§ **WORK REQUIRED**:
Set down the material once more, exactly as it appears.

## Begin SUPPLIED INFORMATION

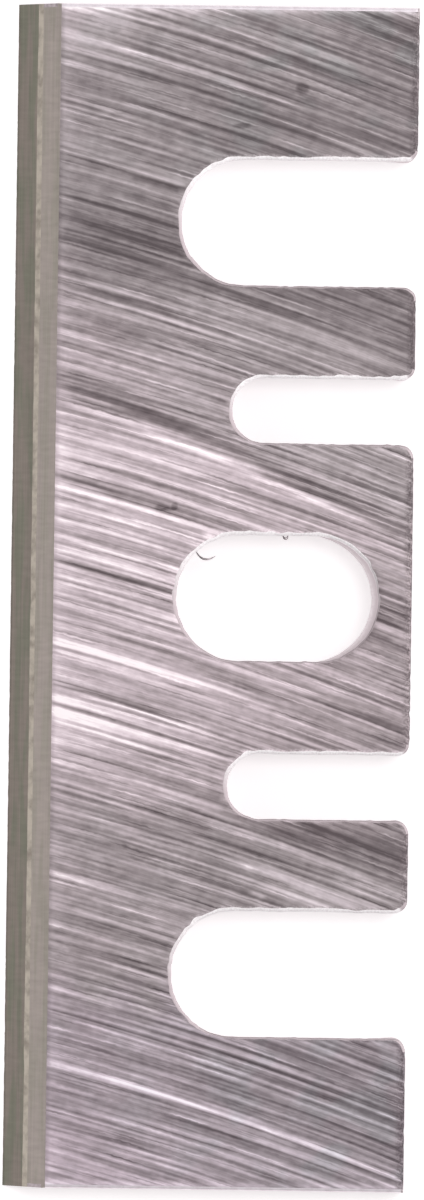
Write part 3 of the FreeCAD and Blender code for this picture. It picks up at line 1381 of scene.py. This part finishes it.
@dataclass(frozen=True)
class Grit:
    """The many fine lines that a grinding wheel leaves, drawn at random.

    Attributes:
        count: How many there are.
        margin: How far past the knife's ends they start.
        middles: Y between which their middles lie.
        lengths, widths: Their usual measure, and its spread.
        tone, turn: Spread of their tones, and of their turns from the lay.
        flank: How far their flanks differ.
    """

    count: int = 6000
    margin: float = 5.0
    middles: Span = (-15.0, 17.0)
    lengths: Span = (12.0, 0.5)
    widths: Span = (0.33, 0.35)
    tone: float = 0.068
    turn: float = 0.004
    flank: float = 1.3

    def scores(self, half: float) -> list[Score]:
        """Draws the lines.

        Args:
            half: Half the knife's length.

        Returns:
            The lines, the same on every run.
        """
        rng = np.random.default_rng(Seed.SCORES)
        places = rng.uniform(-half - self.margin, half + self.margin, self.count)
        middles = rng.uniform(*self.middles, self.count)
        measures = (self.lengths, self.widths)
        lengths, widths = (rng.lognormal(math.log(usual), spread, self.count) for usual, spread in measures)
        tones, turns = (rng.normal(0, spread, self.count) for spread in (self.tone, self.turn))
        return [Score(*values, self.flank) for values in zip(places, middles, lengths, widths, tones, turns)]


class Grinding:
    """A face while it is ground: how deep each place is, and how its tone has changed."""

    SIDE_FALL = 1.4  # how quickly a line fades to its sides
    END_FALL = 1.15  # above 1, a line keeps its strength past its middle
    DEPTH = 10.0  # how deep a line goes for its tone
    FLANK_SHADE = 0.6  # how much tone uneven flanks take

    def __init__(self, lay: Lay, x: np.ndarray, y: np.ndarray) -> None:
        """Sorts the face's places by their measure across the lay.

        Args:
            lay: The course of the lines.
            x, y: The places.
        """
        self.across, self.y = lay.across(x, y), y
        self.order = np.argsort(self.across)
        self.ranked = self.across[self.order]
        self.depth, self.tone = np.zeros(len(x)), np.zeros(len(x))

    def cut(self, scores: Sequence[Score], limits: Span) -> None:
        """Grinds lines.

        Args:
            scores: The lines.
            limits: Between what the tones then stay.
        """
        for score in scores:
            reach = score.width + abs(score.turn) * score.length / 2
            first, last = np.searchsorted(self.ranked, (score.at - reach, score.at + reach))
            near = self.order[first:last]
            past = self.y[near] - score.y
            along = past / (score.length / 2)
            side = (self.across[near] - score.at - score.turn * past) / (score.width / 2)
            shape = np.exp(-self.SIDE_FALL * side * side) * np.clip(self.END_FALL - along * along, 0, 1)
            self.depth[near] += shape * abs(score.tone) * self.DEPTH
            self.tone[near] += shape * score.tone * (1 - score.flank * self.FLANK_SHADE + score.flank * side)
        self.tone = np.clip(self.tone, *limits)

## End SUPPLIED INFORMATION

§ **FINISHED EXERCISE**:
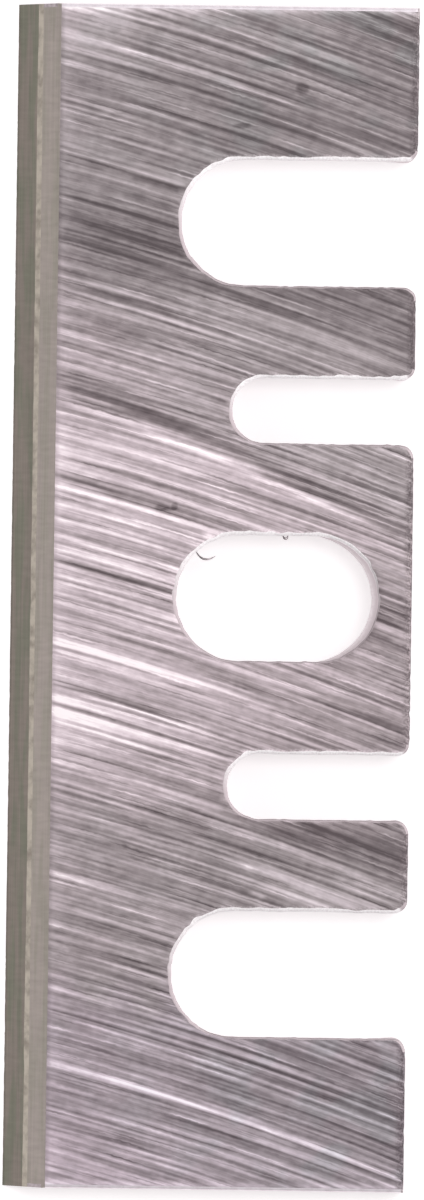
Write part 3 of the FreeCAD and Blender code for this picture. It picks up at line 1381 of scene.py. This part finishes it.
@dataclass(frozen=True)
class Grit:
    """The many fine lines that a grinding wheel leaves, drawn at random.

    Attributes:
        count: How many there are.
        margin: How far past the knife's ends they start.
        middles: Y between which their middles lie.
        lengths, widths: Their usual measure, and its spread.
        tone, turn: Spread of their tones, and of their turns from the lay.
        flank: How far their flanks differ.
    """

    count: int = 6000
    margin: float = 5.0
    middles: Span = (-15.0, 17.0)
    lengths: Span = (12.0, 0.5)
    widths: Span = (0.33, 0.35)
    tone: float = 0.068
    turn: float = 0.004
    flank: float = 1.3

    def scores(self, half: float) -> list[Score]:
        """Draws the lines.

        Args:
            half: Half the knife's length.

        Returns:
            The lines, the same on every run.
        """
        rng = np.random.default_rng(Seed.SCORES)
        places = rng.uniform(-half - self.margin, half + self.margin, self.count)
        middles = rng.uniform(*self.middles, self.count)
        measures = (self.lengths, self.widths)
        lengths, widths = (rng.lognormal(math.log(usual), spread, self.count) for usual, spread in measures)
        tones, turns = (rng.normal(0, spread, self.count) for spread in (self.tone, self.turn))
        return [Score(*values, self.flank) for values in zip(places, middles, lengths, widths, tones, turns)]


class Grinding:
    """A face while it is ground: how deep each place is, and how its tone has changed."""

    SIDE_FALL = 1.4  # how quickly a line fades to its sides
    END_FALL = 1.15  # above 1, a line keeps its strength past its middle
    DEPTH = 10.0  # how deep a line goes for its tone
    FLANK_SHADE = 0.6  # how much tone uneven flanks take

    def __init__(self, lay: Lay, x: np.ndarray, y: np.ndarray) -> None:
        """Sorts the face's places by their measure across the lay.

        Args:
            lay: The course of the lines.
            x, y: The places.
        """
        self.across, self.y = lay.across(x, y), y
        self.order = np.argsort(self.across)
        self.ranked = self.across[self.order]
        self.depth, self.tone = np.zeros(len(x)), np.zeros(len(x))

    def cut(self, scores: Sequence[Score], limits: Span) -> None:
        """Grinds lines.

        Args:
            scores: The lines.
            limits: Between what the tones then stay.
        """
        for score in scores:
            reach = score.width + abs(score.turn) * score.length / 2
            first, last = np.searchsorted(self.ranked, (score.at - reach, score.at + reach))
            near = self.order[first:last]
            past = self.y[near] - score.y
            along = past / (score.length / 2)
            side = (self.across[near] - score.at - score.turn * past) / (score.width / 2)
            shape = np.exp(-self.SIDE_FALL * side * side) * np.clip(self.END_FALL - along * along, 0, 1)
            self.depth[near] += shape * abs(score.tone) * self.DEPTH
            self.tone[near] += shape * score.tone * (1 - score.flank * self.FLANK_SHADE + score.flank * side)
        self.tone = np.clip(self.tone, *limits)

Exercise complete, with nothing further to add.